»»

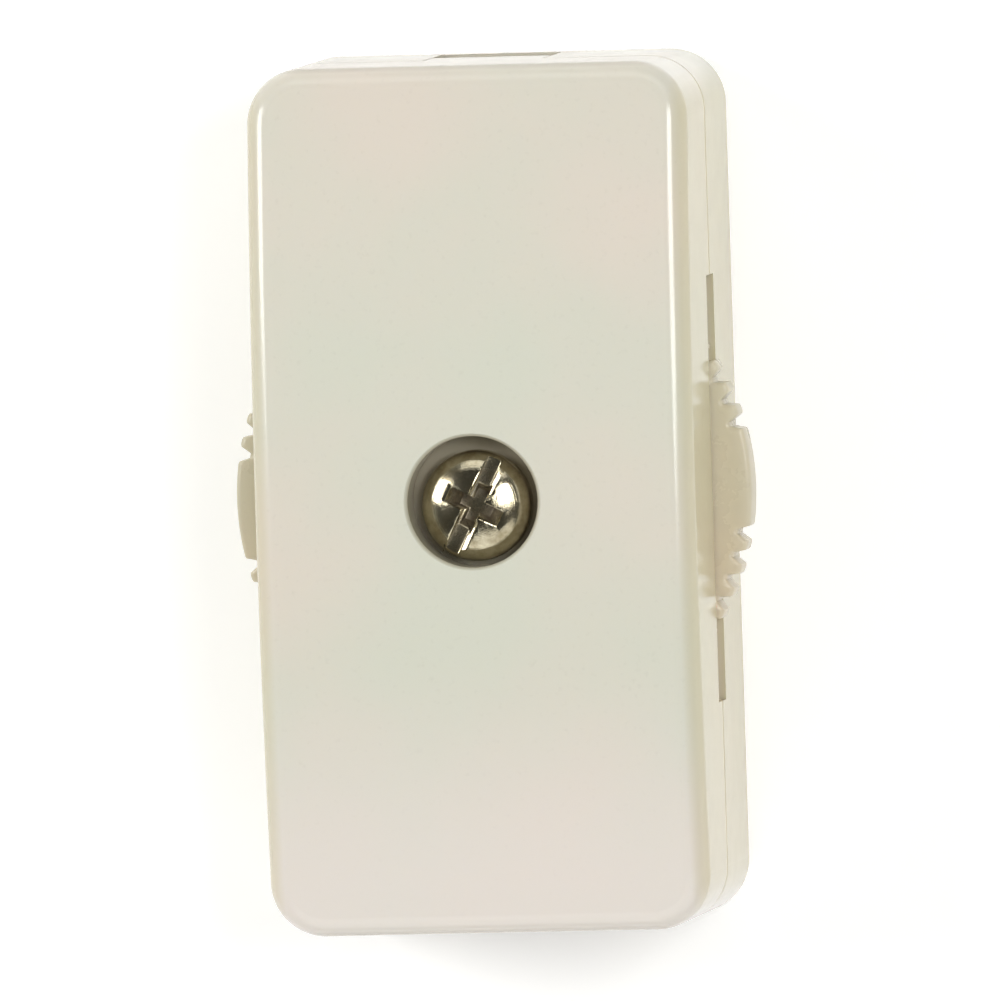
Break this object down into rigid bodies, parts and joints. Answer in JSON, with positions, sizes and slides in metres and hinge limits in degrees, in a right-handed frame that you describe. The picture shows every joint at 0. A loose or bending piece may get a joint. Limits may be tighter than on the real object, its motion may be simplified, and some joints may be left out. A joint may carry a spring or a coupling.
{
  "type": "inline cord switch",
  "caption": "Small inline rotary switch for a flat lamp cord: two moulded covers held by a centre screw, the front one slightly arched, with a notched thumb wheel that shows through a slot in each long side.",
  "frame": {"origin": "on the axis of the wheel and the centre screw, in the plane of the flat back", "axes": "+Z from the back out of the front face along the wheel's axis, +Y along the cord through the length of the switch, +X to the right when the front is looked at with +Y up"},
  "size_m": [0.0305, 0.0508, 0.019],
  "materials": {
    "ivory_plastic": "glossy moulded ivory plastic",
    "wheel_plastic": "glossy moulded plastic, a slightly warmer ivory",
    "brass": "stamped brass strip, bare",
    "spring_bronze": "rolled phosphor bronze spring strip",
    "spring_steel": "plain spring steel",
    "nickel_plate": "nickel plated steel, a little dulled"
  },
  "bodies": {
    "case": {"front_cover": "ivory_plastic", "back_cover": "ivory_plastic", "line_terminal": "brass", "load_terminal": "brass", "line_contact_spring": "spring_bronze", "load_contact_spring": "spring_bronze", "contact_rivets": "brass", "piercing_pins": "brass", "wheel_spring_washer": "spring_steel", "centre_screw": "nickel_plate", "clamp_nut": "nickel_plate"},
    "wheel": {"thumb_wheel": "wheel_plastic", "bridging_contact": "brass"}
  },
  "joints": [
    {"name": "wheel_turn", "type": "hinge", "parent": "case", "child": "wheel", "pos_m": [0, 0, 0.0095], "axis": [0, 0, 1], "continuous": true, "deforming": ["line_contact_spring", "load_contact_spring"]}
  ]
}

««
»»

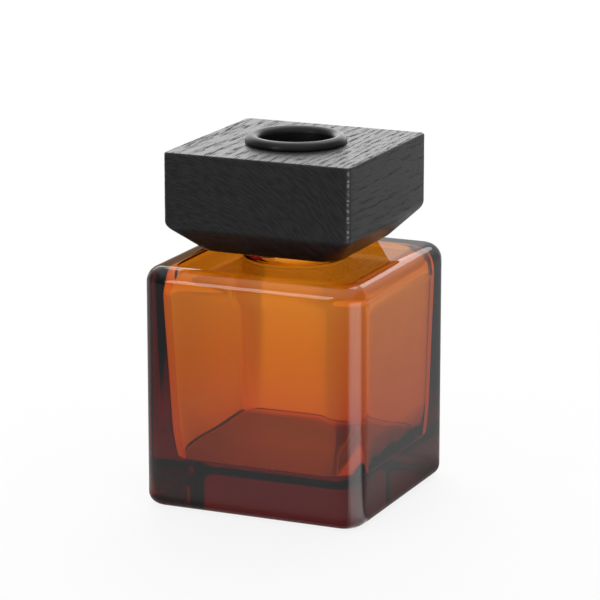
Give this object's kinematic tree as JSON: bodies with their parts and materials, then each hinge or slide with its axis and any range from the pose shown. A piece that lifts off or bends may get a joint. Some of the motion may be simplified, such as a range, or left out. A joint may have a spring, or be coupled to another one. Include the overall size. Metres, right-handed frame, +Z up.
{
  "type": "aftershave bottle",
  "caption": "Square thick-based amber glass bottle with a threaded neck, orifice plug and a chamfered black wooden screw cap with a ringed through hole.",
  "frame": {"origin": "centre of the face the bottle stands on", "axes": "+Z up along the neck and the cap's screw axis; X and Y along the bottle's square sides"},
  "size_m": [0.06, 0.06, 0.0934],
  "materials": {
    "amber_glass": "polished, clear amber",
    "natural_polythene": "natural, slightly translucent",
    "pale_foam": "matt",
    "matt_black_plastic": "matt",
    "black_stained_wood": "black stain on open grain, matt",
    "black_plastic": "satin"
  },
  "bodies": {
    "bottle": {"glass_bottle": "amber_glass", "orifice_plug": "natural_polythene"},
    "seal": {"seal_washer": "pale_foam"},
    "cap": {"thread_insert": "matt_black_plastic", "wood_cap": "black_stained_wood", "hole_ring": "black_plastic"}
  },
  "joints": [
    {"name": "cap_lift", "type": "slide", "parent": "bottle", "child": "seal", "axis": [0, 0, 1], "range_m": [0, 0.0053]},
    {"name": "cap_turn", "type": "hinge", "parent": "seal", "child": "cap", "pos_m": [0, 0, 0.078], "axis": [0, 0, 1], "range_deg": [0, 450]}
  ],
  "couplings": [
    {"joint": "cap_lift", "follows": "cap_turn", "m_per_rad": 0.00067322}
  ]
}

««
»»

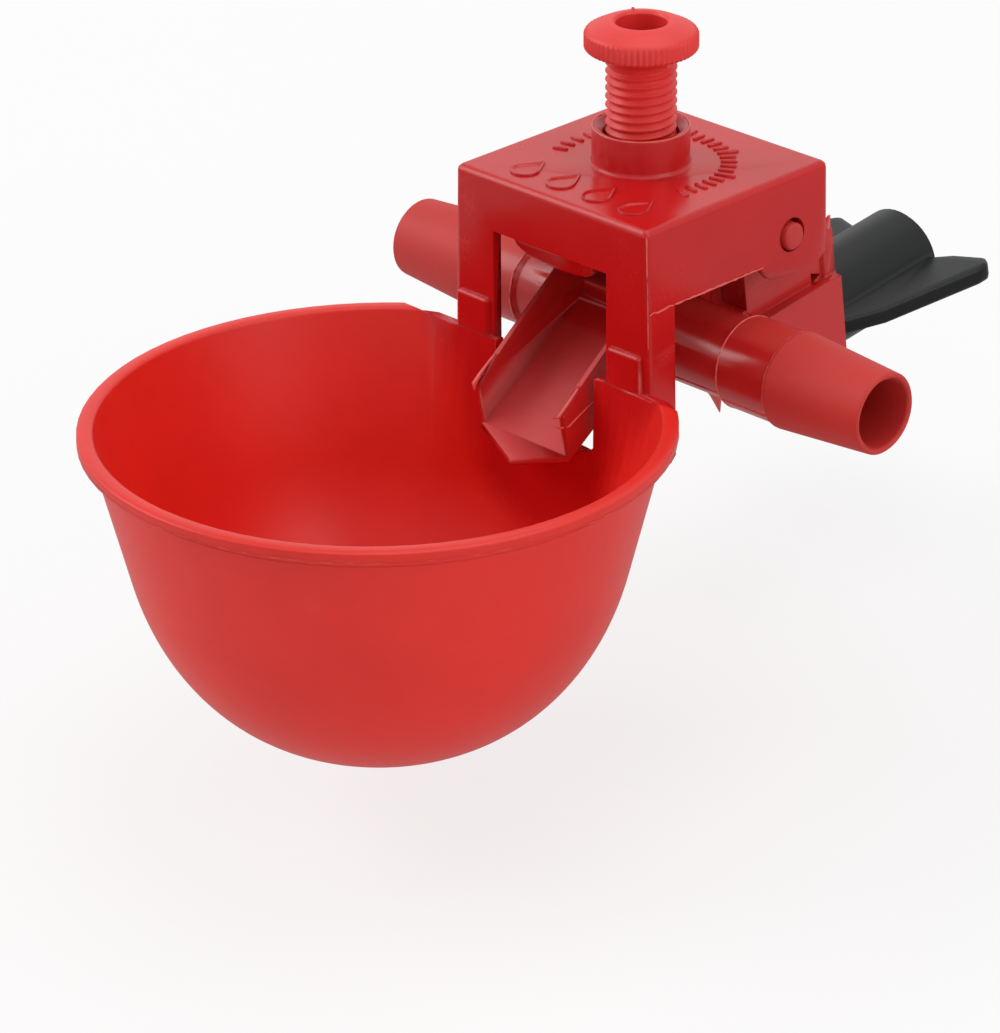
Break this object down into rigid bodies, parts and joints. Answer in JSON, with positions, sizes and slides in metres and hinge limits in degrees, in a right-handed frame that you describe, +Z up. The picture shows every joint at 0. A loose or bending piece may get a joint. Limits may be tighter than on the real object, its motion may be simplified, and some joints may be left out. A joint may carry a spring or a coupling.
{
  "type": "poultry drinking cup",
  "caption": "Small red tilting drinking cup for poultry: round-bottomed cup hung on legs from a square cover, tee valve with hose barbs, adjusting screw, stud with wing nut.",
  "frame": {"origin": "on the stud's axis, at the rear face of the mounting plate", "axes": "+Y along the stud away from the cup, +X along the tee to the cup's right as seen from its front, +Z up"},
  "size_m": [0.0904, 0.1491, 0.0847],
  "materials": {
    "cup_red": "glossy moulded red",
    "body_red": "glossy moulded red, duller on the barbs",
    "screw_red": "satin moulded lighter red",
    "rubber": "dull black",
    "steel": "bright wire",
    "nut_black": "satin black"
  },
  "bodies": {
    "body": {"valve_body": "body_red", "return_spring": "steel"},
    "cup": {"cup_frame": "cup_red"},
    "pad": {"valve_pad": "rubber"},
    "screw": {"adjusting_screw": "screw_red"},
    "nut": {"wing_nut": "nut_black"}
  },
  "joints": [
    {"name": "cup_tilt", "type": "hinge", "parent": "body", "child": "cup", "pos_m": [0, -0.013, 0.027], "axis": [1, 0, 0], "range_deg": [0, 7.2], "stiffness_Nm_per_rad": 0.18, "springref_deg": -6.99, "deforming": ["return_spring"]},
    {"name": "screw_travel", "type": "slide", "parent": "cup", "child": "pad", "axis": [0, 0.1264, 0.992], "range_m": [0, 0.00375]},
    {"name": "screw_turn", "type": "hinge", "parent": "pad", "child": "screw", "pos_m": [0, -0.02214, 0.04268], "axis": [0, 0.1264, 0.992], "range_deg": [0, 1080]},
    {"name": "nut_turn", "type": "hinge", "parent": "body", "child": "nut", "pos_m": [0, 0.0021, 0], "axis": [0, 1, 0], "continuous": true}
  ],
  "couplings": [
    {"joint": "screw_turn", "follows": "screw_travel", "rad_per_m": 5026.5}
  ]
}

««

▶ _Task to complete_:
Return every line holding the word "loose" from the records.

▶ _Written reply_:
Break this object down into rigid bodies, parts and joints. Answer in JSON, with positions, sizes and slides in metres and hinge limits in degrees, in a right-handed frame that you describe. The picture shows every joint at 0. A loose or bending piece may get a joint. Limits may be tighter than on the real object, its motion may be simplified, and some joints may be left out. A joint may carry a spring or a coupling.
Break this object down into rigid bodies, parts and joints. Answer in JSON, with positions, sizes and slides in metres and hinge limits in degrees, in a right-handed frame that you describe, +Z up. The picture shows every joint at 0. A loose or bending piece may get a joint. Limits may be tighter than on the real object, its motion may be simplified, and some joints may be left out. A joint may carry a spring or a coupling.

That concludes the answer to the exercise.